Construction spending is another method of analyzing nonresidential investment. Businesses often spend on building projects when they believe the revenue generated from new locations will remain profitable; this level of confidence helps to indicate long-term trends for nonresidential markets. In December 2018, nonresidential construction remained stable, increasing slightly to $750.5 billion. Construction spending was somewhat volatile in 2018 due to the implementation of steel and aluminum tariffs that caused input costs for construction projects to increase. Additionally, with inflation on the rise, wage pressures have increased costs for businesses, partially limiting overall construction spending. As a result of these increased costs, contractors and businesses may have decided to delay certain projects. Furthermore, increases in interest rates may be deterring construction projects from coming online. During Q4, the largest decline in nonresidential construction was in the highway and street segment, which decreased 2.4%. Conversely, the communications sector increased 4.4% during Q4.
While nonresidential construction spending increased during Q4, residential construction activity fell. In December, residential construction spending declined 1.4% to reach $542.2 billion. While spending on new single-family housing construction increased in December, these gains were offset by declines in new multifamily construction. Housing starts declined significantly during the quarter, falling 12.9% since September 2018. Furthermore, this represents a 10.9% decline from December 2017. However, housing permits increased during the quarter, rising 4.4% to 1.3 million permits.
Similar to demand for nonresidential construction, raised prices for inputs such as steel and wood contributed to Q4’s general decline in residential construction. Residential construction was also hindered by expensive labor, as a result of relatively low unemployment. Rising interest rates have also exacerbated these issues, as residential investment activity is typically pressured when borrowing costs rise. Accordingly, as the labor market remains tight and inflation is near the 2.0% target set by the US Federal Reserve (the Fed), these factors are expected to continue to weigh negatively on the housing market.

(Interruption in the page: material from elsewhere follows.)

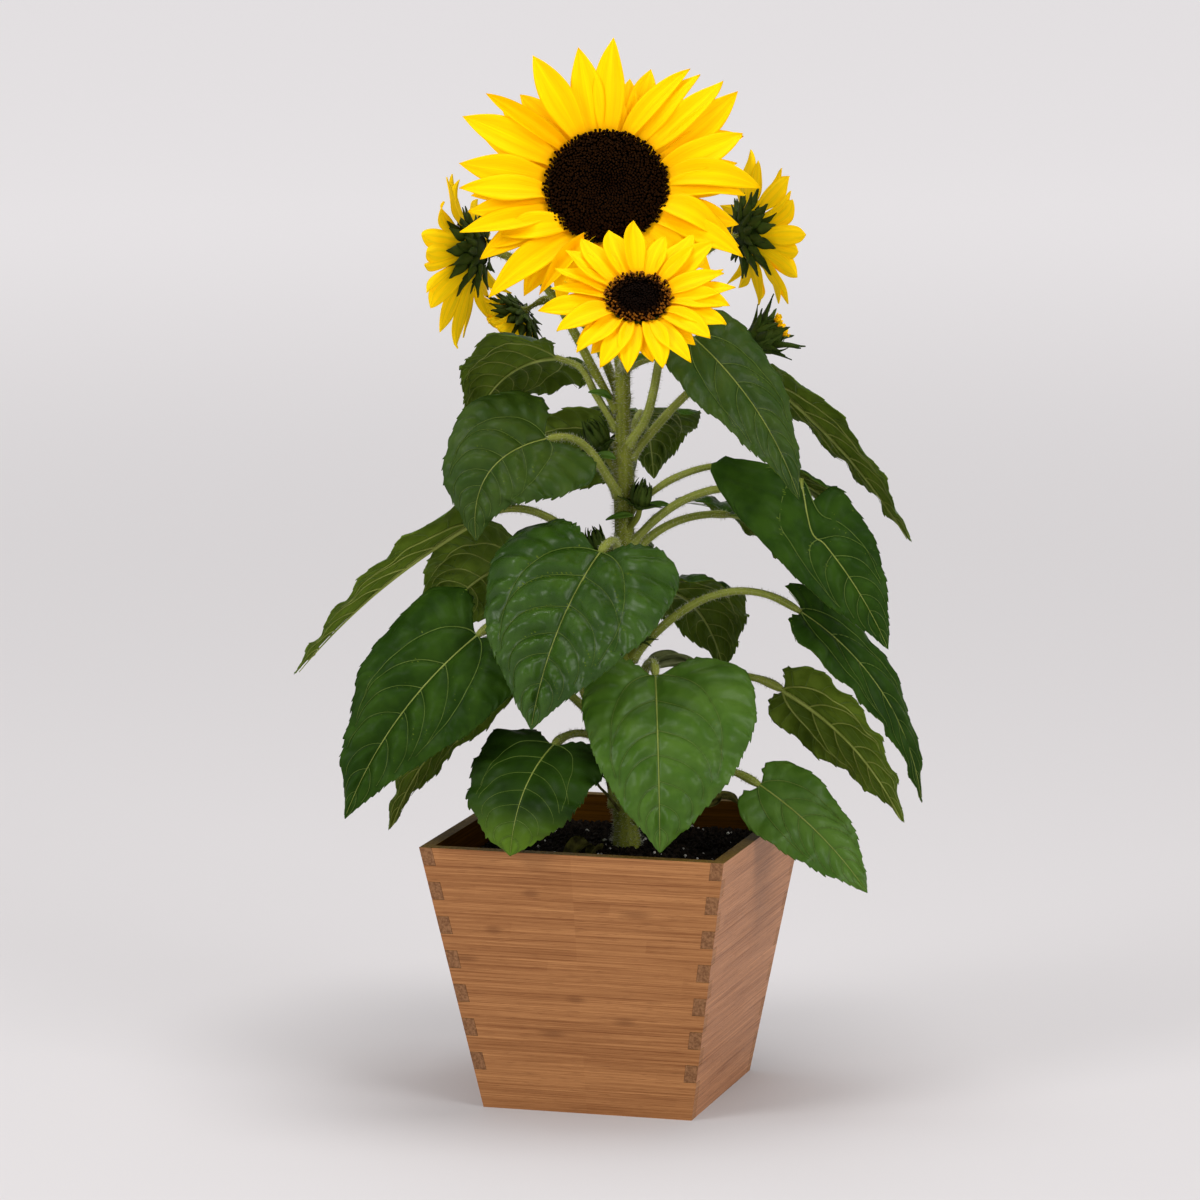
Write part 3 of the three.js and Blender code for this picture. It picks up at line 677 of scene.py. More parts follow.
# %% [markdown]
# ## The planter
# The planter is four flared boards held by finger joints, and the CAD boards already have the right
# shape. Each is copied, its loose triangles are merged and its flat faces cleaned, and a small bevel
# breaks the edges as sandpaper does. Faces on the cut ends of the fingers and on the rim get their own
# finish.

# %% Bevelled boards
EDGE_BREAK = 0.16 * MM
SNUG = 0.11 * MM        # each board swells by this much, which closes the joints


def board_mesh(node, finish):
    """A CAD board with clean faces, broken edges and end grain on its cut ends."""
    bm = bmesh.new()
    bm.from_mesh(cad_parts[node].data)
    bmesh.ops.remove_doubles(bm, verts=bm.verts, dist=1e-5)
    bmesh.ops.dissolve_limit(bm, angle_limit=0.01, verts=bm.verts, edges=bm.edges)
    for vert, shell in [(vert, vert.normal * vert.calc_shell_factor()) for vert in bm.verts]:
        vert.co += shell * SNUG
    sharp = [edge for edge in bm.edges if edge.is_manifold and edge.calc_face_angle() > 0.6]
    bmesh.ops.bevel(bm, geom=sharp, offset=EDGE_BREAK, segments=2, profile=0.6, affect="EDGES")
    runs_along_x = node.endswith(("front", "back"))
    for face in bm.faces:
        normal = face.normal
        if normal.z > 0.9:
            face.material_index = 2
        elif abs(normal.x if runs_along_x else normal.y) > 0.8:
            face.material_index = 0 if runs_along_x else 1
        # Faces turned towards the inside take the bamboo darkened with painted shade.
        elif normal.xy.dot(face.calc_center_median().xy) < 0:
            face.material_index = 3
    bmesh.ops.triangulate(bm, faces=[f for f in bm.faces if len(f.verts) > 4])
    made = bpy.data.meshes.new(node + "_board")
    bm.to_mesh(made)
    bm.free()
    for material in (finish, BAMBOO_END, BAMBOO_RIM, BAMBOO_INSIDE_PAINTED_SHADE):
        made.materials.append(material)
    return made


for node in names("planter_"):
    if node == "planter_floor":
        continue
    finish = BAMBOO_FACE if node.endswith(("front", "back")) else BAMBOO_SIDE_PAINTED_LIGHT
    piece(node.replace("planter", "board"), board_mesh(node, finish), [node])
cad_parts["planter_floor"].data.materials.clear()
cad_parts["planter_floor"].data.materials.append(BAMBOO_FLOOR)

# %% [markdown]
# ## The soil
# Potting mix is a dark bed of crumbs with white perlite. The bed is a grid that follows the CAD
# mound with a rougher surface. Crumbs and perlite are scattered over it by a Geometry Nodes tree that
# drops a lump on each random point and gives it its own turn and size.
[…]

Volatility in financial?markets?
Financial markets experienced high levels of volatility during Q4 2018, primarily as a result of heightened geopolitical tensions between the United States and China and interest rate increases resulting from the Fed’s fiscal policy. These macroeconomic developments have negatively impacted US financial markets; tight labor conditions and inflationary pressures have led to an increase in interest rates, effectively raising the cost of borrowing for all consumers and businesses. The Fed remained firm on its economic forecast during the period, deciding to raise the Federal Funds Rate by a quarter of a percentage point to a range between 2.25% and 2.5%. The Fed’s rate hikes are an attempt to return the economy to “normal,” while also keeping the economy from expanding too quickly or slowly. The Trump administration has attempted to pressure the Fed to keep interest rates stable, but to no avail. Although Federal Reserve Chairman Jerome Powell reinforced his confidence in the US economy during a Senate Banking Committee hearing in February, he also mentioned negative pressures that could keep the US economy below its recent rate of expansion.
Additionally, a rise in interest rates has affected the yields on many US treasuries and corporate bonds, making the bond market increasingly more attractive to investors. In December 2018, the spread between the 2-Year and 5-Year Treasury notes inverted, leading to financial market worries. When the yield curve inverts, it signals that investors consider short-term debt instruments to be riskier than long-term debts, indicating a more-pessimistic outlook in regard to the shorter-term maturity; often, a yield-curve inversion like this one can signal the potential onset of a recessionary period. Accordingly, investor uncertainty is rising and volatility in US financial markets has increased, causing greater emphasis to be placed on the spread between the 2-Year and 10-Year Treasury notes. Fundamentally, the Fed primarily bases its interest-rate targets on unemployment and inflation. While the Fed’s decision-making process is not directly influenced by the potential of a recession, it acknowledges that these metrics are important when considering potential rate hikes for 2019.
Amid this relatively high volatility, merger and acquisition activity was weaker than average in Q4 2018. In terms of the total number of deals, 2018 exhibited a decline, though this comes after a record year in 2017. However, total deal value did rise in 2018, representing a positive trend for US financial markets. Furthermore, initial public offering (IPO) activity increased in 2018, with the number of IPO filings up 19.0% to reach 190 deals. Despite geopolitical tensions with the United States, Chinese companies have been a main source of these IPOs. Additionally, healthcare and technology companies contributed to overall IPO growth in 2018, with 2019 expected to exhibit a significant increase in IPOs for these sectors.